-- BEGIN --

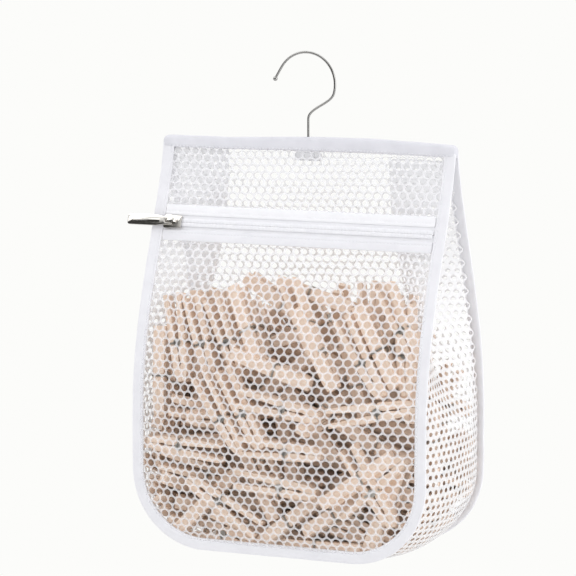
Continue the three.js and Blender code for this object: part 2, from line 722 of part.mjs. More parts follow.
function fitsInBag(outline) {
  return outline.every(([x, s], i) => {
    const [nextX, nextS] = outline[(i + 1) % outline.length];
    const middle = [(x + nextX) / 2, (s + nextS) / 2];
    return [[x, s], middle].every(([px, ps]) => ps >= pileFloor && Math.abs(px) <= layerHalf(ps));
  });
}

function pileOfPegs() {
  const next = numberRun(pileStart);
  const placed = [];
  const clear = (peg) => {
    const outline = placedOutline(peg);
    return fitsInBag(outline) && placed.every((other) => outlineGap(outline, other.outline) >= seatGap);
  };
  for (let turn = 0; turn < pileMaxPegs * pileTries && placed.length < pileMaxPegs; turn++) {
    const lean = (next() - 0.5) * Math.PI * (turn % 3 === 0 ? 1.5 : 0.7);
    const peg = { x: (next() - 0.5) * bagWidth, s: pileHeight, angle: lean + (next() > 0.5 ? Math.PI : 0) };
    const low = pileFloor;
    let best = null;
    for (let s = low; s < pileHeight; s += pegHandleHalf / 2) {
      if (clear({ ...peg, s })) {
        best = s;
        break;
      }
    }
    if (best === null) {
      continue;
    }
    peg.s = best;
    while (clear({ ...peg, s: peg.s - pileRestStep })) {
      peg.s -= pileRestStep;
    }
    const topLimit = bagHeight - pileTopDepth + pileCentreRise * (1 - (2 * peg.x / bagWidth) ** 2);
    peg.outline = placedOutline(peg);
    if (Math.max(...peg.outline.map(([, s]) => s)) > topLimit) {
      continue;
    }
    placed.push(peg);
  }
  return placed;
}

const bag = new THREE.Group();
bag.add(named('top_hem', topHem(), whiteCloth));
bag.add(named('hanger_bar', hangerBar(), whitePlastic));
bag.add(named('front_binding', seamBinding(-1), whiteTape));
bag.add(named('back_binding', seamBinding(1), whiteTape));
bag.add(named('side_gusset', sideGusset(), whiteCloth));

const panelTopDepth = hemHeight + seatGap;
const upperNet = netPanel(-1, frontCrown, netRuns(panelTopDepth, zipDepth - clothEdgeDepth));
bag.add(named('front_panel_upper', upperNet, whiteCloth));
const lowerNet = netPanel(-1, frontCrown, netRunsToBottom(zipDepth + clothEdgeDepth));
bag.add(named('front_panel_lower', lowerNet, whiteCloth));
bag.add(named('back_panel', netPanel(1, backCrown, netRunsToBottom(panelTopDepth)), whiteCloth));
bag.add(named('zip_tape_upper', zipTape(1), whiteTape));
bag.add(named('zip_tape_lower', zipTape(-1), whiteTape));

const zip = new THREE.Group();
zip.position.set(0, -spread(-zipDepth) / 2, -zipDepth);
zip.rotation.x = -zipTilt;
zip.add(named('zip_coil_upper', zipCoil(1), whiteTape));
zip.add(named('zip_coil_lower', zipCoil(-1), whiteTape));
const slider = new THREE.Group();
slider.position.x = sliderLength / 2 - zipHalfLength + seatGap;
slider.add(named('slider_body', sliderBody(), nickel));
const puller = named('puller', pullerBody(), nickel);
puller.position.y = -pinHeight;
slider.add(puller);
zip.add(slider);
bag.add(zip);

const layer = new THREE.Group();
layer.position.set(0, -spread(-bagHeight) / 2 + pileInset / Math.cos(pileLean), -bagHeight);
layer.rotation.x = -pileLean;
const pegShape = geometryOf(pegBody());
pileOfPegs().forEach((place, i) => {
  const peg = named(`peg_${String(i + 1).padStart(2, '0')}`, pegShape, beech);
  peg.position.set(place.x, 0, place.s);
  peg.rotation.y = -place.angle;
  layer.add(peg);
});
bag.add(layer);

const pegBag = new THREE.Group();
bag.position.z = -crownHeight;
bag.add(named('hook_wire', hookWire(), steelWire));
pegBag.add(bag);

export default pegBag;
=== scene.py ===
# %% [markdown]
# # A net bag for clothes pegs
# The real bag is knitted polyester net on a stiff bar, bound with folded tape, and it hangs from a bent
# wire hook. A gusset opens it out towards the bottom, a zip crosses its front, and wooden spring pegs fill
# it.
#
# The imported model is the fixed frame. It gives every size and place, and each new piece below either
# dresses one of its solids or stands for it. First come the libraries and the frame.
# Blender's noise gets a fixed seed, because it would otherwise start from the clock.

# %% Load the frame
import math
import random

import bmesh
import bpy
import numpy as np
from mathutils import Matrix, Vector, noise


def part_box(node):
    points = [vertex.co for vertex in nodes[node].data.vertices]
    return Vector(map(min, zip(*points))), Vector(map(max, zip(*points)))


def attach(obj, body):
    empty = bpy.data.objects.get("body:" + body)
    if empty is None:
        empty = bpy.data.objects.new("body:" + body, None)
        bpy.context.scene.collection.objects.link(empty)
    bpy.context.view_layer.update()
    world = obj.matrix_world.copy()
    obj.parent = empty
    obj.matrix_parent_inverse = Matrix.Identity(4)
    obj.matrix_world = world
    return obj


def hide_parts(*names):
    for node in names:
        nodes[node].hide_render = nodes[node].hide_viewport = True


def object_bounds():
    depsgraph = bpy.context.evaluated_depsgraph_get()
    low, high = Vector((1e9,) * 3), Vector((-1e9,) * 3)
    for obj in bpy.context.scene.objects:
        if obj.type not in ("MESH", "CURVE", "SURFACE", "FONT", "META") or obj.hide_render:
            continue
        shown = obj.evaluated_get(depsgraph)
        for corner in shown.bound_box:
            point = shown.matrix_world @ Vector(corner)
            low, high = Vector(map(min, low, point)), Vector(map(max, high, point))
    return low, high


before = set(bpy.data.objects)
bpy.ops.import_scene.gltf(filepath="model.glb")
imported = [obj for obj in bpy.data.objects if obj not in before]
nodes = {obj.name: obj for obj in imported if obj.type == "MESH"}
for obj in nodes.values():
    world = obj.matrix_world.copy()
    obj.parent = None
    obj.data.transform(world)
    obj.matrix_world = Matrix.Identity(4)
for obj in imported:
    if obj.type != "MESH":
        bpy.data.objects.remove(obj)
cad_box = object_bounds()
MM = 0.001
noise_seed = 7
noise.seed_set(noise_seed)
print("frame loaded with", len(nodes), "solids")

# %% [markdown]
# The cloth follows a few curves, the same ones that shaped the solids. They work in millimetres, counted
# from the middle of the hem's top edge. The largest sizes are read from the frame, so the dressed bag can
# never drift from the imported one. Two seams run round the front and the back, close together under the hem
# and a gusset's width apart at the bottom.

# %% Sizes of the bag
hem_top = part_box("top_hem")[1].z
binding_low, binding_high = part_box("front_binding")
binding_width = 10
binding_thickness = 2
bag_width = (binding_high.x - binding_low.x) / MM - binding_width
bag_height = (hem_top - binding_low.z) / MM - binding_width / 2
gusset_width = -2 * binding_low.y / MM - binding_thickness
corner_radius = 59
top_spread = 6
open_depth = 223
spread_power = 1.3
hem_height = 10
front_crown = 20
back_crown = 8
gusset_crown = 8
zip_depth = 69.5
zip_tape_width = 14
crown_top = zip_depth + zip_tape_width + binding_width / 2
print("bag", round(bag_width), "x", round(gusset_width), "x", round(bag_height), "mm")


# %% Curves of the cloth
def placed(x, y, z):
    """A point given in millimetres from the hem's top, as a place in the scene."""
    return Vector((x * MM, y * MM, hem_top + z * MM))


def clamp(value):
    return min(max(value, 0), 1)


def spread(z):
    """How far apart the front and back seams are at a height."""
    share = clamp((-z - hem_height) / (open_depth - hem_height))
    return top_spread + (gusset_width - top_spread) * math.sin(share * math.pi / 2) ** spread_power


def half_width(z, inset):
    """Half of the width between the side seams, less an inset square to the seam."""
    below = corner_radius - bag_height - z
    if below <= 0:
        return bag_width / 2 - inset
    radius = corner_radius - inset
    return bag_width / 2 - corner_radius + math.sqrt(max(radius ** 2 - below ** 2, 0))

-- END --

Going down the listing above, begin printing at the line with "const layer = new THREE.Group();" and finish with the line with "zip(*points))), Vector(map(max, zip(*points)))", exactly as they appear.

- _Solution to the exercise_:
const layer = new THREE.Group();
layer.position.set(0, -spread(-bagHeight) / 2 + pileInset / Math.cos(pileLean), -bagHeight);
layer.rotation.x = -pileLean;
const pegShape = geometryOf(pegBody());
pileOfPegs().forEach((place, i) => {
  const peg = named(`peg_${String(i + 1).padStart(2, '0')}`, pegShape, beech);
  peg.position.set(place.x, 0, place.s);
  peg.rotation.y = -place.angle;
  layer.add(peg);
});
bag.add(layer);

const pegBag = new THREE.Group();
bag.position.z = -crownHeight;
bag.add(named('hook_wire', hookWire(), steelWire));
pegBag.add(bag);

export default pegBag;
=== scene.py ===
# %% [markdown]
# # A net bag for clothes pegs
# The real bag is knitted polyester net on a stiff bar, bound with folded tape, and it hangs from a bent
# wire hook. A gusset opens it out towards the bottom, a zip crosses its front, and wooden spring pegs fill
# it.
#
# The imported model is the fixed frame. It gives every size and place, and each new piece below either
# dresses one of its solids or stands for it. First come the libraries and the frame.
# Blender's noise gets a fixed seed, because it would otherwise start from the clock.

# %% Load the frame
import math
import random

import bmesh
import bpy
import numpy as np
from mathutils import Matrix, Vector, noise


def part_box(node):
    points = [vertex.co for vertex in nodes[node].data.vertices]
    return Vector(map(min, zip(*points))), Vector(map(max, zip(*points)))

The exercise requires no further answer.